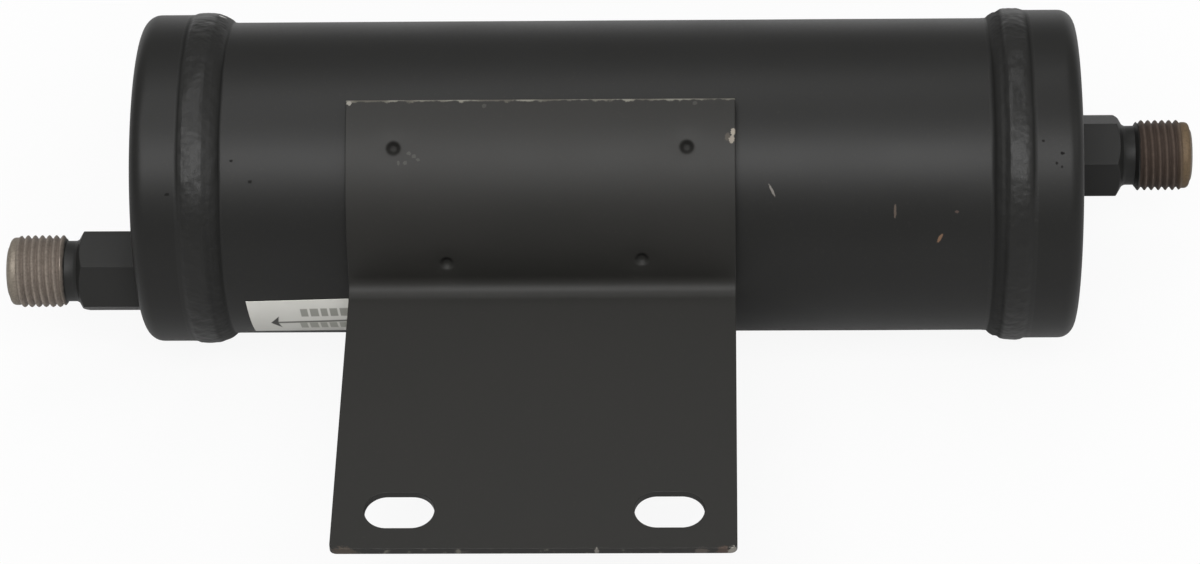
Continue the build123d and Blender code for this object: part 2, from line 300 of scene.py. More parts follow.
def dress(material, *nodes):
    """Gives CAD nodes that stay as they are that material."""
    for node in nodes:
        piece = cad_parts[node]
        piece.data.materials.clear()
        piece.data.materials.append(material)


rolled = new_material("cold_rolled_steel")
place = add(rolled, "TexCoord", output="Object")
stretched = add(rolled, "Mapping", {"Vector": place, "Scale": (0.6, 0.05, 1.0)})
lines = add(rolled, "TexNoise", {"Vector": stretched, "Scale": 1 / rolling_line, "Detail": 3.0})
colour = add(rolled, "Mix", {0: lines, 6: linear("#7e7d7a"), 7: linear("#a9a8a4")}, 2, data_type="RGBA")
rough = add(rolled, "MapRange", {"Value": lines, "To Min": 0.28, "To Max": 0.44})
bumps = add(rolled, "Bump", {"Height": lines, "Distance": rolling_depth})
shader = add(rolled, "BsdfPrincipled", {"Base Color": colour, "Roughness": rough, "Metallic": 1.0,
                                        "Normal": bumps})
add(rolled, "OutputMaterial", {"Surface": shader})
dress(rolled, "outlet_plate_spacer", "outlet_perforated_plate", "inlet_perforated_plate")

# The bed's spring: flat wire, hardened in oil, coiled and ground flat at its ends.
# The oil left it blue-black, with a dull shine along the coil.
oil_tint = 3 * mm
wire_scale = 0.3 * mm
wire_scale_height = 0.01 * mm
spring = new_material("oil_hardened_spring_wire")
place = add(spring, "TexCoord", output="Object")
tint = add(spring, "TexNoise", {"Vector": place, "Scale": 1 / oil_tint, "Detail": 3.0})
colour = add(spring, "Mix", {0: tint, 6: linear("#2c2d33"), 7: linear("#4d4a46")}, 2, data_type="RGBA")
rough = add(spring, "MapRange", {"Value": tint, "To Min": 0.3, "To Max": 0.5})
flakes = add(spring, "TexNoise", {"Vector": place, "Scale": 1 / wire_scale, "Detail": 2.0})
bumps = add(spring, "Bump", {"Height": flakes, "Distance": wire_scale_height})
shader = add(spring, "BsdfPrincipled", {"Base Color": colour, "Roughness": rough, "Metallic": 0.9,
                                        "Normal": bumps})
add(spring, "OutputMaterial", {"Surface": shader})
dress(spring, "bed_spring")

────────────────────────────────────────

_GIVEN REQUEST:_
Exactly as they appear, please write out the lines from the opening of the listing above down to the line containing "for node in", with both end lines included.

_WRITTEN RESPONSE:_
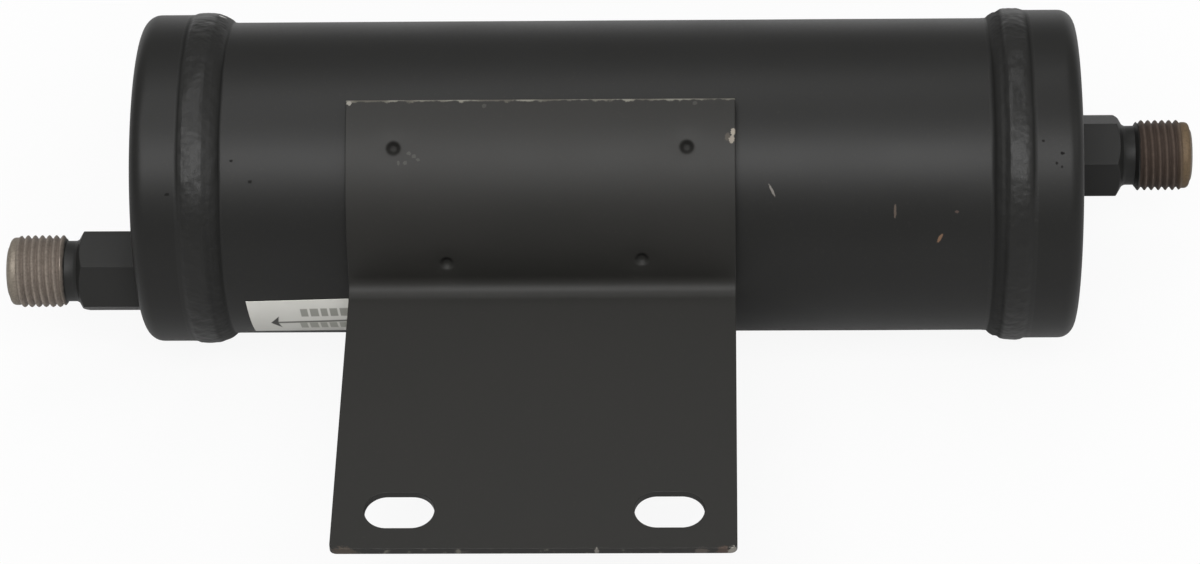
Continue the build123d and Blender code for this object: part 2, from line 300 of scene.py. More parts follow.
def dress(material, *nodes):
    """Gives CAD nodes that stay as they are that material."""
    for node in nodes:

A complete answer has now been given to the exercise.